Object modeling scripts:
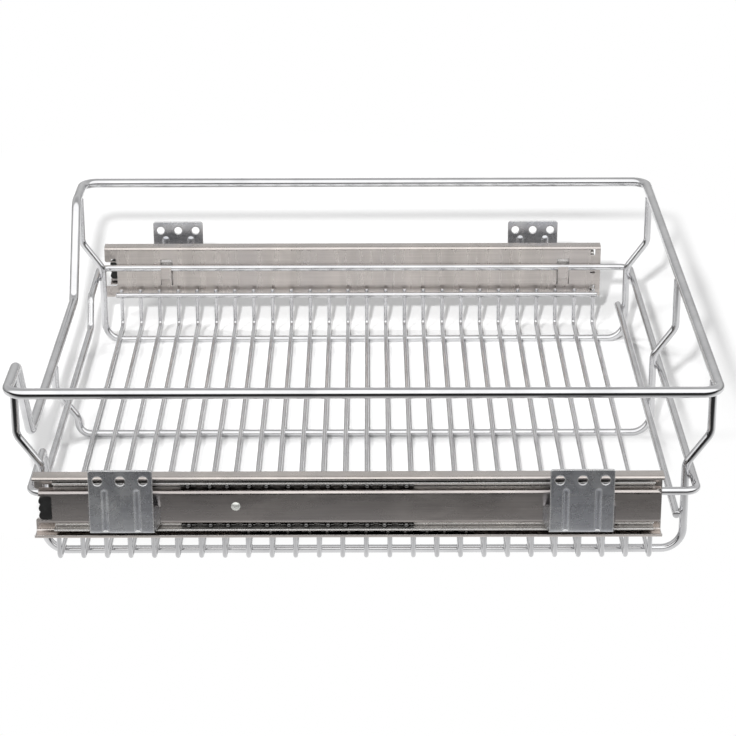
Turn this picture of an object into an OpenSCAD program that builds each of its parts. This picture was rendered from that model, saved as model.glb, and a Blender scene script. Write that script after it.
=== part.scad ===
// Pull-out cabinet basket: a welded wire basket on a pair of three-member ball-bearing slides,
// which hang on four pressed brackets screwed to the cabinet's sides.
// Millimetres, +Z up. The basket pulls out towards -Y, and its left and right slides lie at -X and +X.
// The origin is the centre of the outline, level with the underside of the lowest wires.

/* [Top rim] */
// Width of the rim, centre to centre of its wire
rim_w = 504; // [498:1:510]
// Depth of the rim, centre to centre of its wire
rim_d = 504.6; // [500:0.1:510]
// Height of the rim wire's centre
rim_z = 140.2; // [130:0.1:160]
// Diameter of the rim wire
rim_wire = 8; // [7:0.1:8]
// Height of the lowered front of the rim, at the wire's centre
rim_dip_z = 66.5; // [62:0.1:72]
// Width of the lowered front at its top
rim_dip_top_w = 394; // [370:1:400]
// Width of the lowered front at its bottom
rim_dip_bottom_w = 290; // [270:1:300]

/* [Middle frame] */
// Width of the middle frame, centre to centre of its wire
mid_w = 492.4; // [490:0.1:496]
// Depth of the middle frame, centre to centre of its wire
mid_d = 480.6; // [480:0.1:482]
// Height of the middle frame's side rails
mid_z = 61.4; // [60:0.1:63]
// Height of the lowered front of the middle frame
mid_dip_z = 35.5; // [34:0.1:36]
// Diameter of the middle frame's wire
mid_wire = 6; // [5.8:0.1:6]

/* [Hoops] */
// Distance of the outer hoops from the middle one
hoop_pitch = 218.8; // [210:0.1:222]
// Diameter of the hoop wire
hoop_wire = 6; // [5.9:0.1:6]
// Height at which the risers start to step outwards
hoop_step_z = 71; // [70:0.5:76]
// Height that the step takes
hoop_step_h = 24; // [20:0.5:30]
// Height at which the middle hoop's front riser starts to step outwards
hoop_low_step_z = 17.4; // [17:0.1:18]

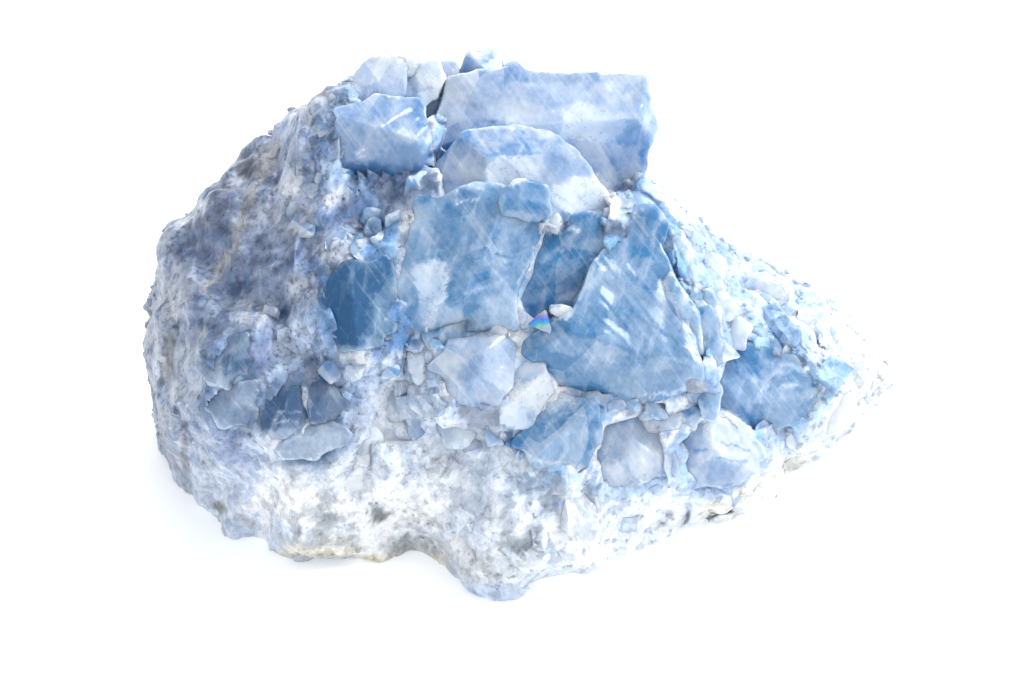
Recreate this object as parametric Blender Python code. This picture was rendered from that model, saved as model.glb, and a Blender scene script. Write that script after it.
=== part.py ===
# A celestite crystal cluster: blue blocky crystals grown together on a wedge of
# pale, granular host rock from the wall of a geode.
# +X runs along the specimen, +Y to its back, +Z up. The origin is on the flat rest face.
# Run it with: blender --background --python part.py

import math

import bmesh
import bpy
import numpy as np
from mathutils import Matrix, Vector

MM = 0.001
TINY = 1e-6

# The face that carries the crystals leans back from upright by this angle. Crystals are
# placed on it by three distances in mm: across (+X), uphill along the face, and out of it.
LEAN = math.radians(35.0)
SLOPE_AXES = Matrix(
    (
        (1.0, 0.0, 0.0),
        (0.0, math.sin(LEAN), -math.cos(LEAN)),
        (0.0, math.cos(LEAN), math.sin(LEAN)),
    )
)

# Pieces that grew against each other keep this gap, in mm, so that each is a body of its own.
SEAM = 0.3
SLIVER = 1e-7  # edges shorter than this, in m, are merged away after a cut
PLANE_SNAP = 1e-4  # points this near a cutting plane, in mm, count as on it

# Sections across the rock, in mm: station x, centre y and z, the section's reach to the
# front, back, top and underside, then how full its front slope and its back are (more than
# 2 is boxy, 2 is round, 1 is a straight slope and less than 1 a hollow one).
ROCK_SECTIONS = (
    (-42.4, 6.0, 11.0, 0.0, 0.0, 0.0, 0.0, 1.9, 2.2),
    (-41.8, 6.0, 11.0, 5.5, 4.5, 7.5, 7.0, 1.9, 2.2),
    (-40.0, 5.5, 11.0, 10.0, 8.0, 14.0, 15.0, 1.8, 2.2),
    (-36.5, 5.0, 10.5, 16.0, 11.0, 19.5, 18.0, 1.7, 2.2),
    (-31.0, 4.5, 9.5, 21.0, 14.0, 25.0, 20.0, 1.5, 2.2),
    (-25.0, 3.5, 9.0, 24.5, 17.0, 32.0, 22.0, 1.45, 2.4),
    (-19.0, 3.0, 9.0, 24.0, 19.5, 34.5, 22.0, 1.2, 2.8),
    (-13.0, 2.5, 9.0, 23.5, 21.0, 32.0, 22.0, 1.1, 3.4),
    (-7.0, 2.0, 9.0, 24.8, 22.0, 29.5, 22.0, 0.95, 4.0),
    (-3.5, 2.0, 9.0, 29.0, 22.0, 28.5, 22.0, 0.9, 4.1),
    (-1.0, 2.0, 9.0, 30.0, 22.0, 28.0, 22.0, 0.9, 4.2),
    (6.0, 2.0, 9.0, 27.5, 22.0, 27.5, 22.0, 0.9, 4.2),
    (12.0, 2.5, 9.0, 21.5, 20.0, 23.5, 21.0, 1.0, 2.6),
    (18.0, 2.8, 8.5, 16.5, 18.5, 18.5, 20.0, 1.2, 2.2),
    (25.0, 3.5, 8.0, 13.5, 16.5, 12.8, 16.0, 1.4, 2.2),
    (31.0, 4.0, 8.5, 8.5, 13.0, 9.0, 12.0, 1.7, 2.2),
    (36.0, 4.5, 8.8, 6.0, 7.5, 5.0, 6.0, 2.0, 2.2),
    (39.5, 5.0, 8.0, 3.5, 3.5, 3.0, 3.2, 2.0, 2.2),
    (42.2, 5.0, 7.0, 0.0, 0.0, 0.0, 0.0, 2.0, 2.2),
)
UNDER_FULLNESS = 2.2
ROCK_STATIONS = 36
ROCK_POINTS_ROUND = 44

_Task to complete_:
Word for word, extract all the records.

_Reply_:
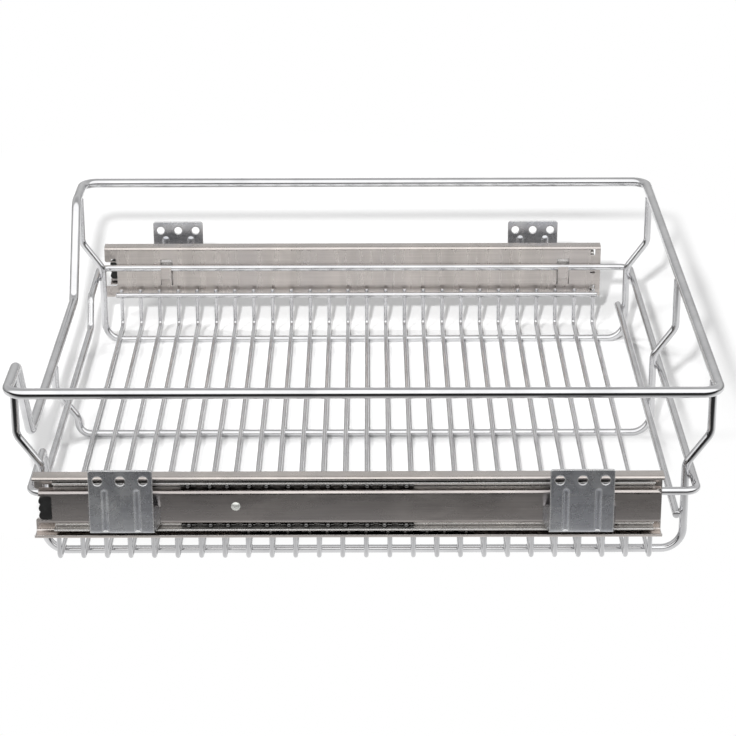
Turn this picture of an object into an OpenSCAD program that builds each of its parts. This picture was rendered from that model, saved as model.glb, and a Blender scene script. Write that script after it.
=== part.scad ===
// Pull-out cabinet basket: a welded wire basket on a pair of three-member ball-bearing slides,
// which hang on four pressed brackets screwed to the cabinet's sides.
// Millimetres, +Z up. The basket pulls out towards -Y, and its left and right slides lie at -X and +X.
// The origin is the centre of the outline, level with the underside of the lowest wires.

/* [Top rim] */
// Width of the rim, centre to centre of its wire
rim_w = 504; // [498:1:510]
// Depth of the rim, centre to centre of its wire
rim_d = 504.6; // [500:0.1:510]
// Height of the rim wire's centre
rim_z = 140.2; // [130:0.1:160]
// Diameter of the rim wire
rim_wire = 8; // [7:0.1:8]
// Height of the lowered front of the rim, at the wire's centre
rim_dip_z = 66.5; // [62:0.1:72]
// Width of the lowered front at its top
rim_dip_top_w = 394; // [370:1:400]
// Width of the lowered front at its bottom
rim_dip_bottom_w = 290; // [270:1:300]

/* [Middle frame] */
// Width of the middle frame, centre to centre of its wire
mid_w = 492.4; // [490:0.1:496]
// Depth of the middle frame, centre to centre of its wire
mid_d = 480.6; // [480:0.1:482]
// Height of the middle frame's side rails
mid_z = 61.4; // [60:0.1:63]
// Height of the lowered front of the middle frame
mid_dip_z = 35.5; // [34:0.1:36]
// Diameter of the middle frame's wire
mid_wire = 6; // [5.8:0.1:6]

/* [Hoops] */
// Distance of the outer hoops from the middle one
hoop_pitch = 218.8; // [210:0.1:222]
// Diameter of the hoop wire
hoop_wire = 6; // [5.9:0.1:6]
// Height at which the risers start to step outwards
hoop_step_z = 71; // [70:0.5:76]
// Height that the step takes
hoop_step_h = 24; // [20:0.5:30]
// Height at which the middle hoop's front riser starts to step outwards
hoop_low_step_z = 17.4; // [17:0.1:18]

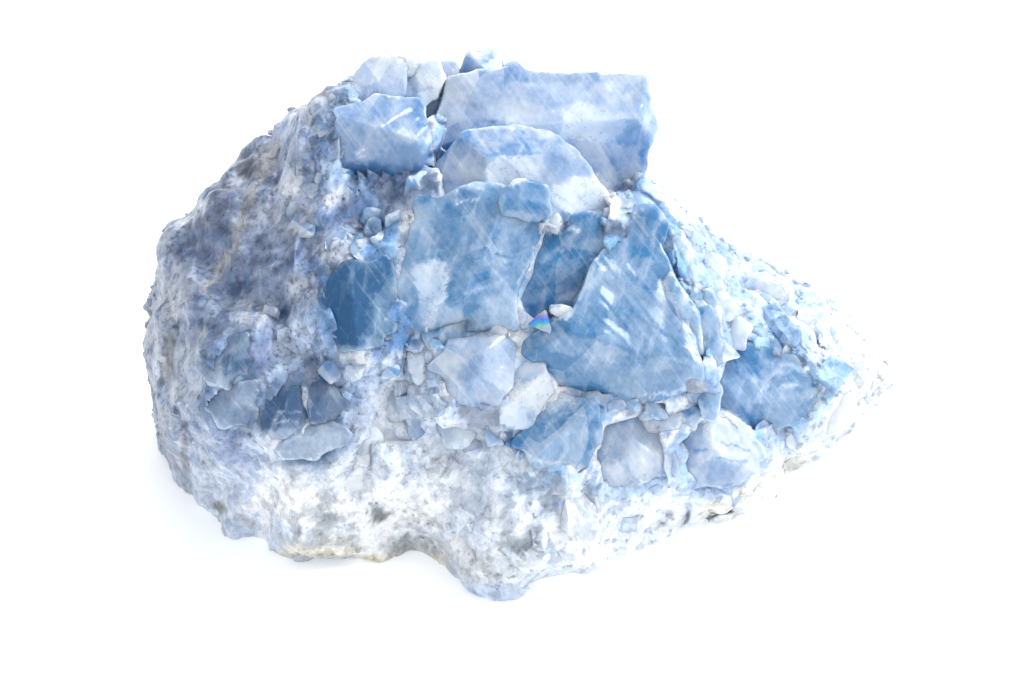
Recreate this object as parametric Blender Python code. This picture was rendered from that model, saved as model.glb, and a Blender scene script. Write that script after it.
=== part.py ===
# A celestite crystal cluster: blue blocky crystals grown together on a wedge of
# pale, granular host rock from the wall of a geode.
# +X runs along the specimen, +Y to its back, +Z up. The origin is on the flat rest face.
# Run it with: blender --background --python part.py

import math

import bmesh
import bpy
import numpy as np
from mathutils import Matrix, Vector

MM = 0.001
TINY = 1e-6

# The face that carries the crystals leans back from upright by this angle. Crystals are
# placed on it by three distances in mm: across (+X), uphill along the face, and out of it.
LEAN = math.radians(35.0)
SLOPE_AXES = Matrix(
    (
        (1.0, 0.0, 0.0),
        (0.0, math.sin(LEAN), -math.cos(LEAN)),
        (0.0, math.cos(LEAN), math.sin(LEAN)),
    )
)

# Pieces that grew against each other keep this gap, in mm, so that each is a body of its own.
SEAM = 0.3
SLIVER = 1e-7  # edges shorter than this, in m, are merged away after a cut
PLANE_SNAP = 1e-4  # points this near a cutting plane, in mm, count as on it

# Sections across the rock, in mm: station x, centre y and z, the section's reach to the
# front, back, top and underside, then how full its front slope and its back are (more than
# 2 is boxy, 2 is round, 1 is a straight slope and less than 1 a hollow one).
ROCK_SECTIONS = (
    (-42.4, 6.0, 11.0, 0.0, 0.0, 0.0, 0.0, 1.9, 2.2),
    (-41.8, 6.0, 11.0, 5.5, 4.5, 7.5, 7.0, 1.9, 2.2),
    (-40.0, 5.5, 11.0, 10.0, 8.0, 14.0, 15.0, 1.8, 2.2),
    (-36.5, 5.0, 10.5, 16.0, 11.0, 19.5, 18.0, 1.7, 2.2),
    (-31.0, 4.5, 9.5, 21.0, 14.0, 25.0, 20.0, 1.5, 2.2),
    (-25.0, 3.5, 9.0, 24.5, 17.0, 32.0, 22.0, 1.45, 2.4),
    (-19.0, 3.0, 9.0, 24.0, 19.5, 34.5, 22.0, 1.2, 2.8),
    (-13.0, 2.5, 9.0, 23.5, 21.0, 32.0, 22.0, 1.1, 3.4),
    (-7.0, 2.0, 9.0, 24.8, 22.0, 29.5, 22.0, 0.95, 4.0),
    (-3.5, 2.0, 9.0, 29.0, 22.0, 28.5, 22.0, 0.9, 4.1),
    (-1.0, 2.0, 9.0, 30.0, 22.0, 28.0, 22.0, 0.9, 4.2),
    (6.0, 2.0, 9.0, 27.5, 22.0, 27.5, 22.0, 0.9, 4.2),
    (12.0, 2.5, 9.0, 21.5, 20.0, 23.5, 21.0, 1.0, 2.6),
    (18.0, 2.8, 8.5, 16.5, 18.5, 18.5, 20.0, 1.2, 2.2),
    (25.0, 3.5, 8.0, 13.5, 16.5, 12.8, 16.0, 1.4, 2.2),
    (31.0, 4.0, 8.5, 8.5, 13.0, 9.0, 12.0, 1.7, 2.2),
    (36.0, 4.5, 8.8, 6.0, 7.5, 5.0, 6.0, 2.0, 2.2),
    (39.5, 5.0, 8.0, 3.5, 3.5, 3.0, 3.2, 2.0, 2.2),
    (42.2, 5.0, 7.0, 0.0, 0.0, 0.0, 0.0, 2.0, 2.2),
)
UNDER_FULLNESS = 2.2
ROCK_STATIONS = 36
ROCK_POINTS_ROUND = 44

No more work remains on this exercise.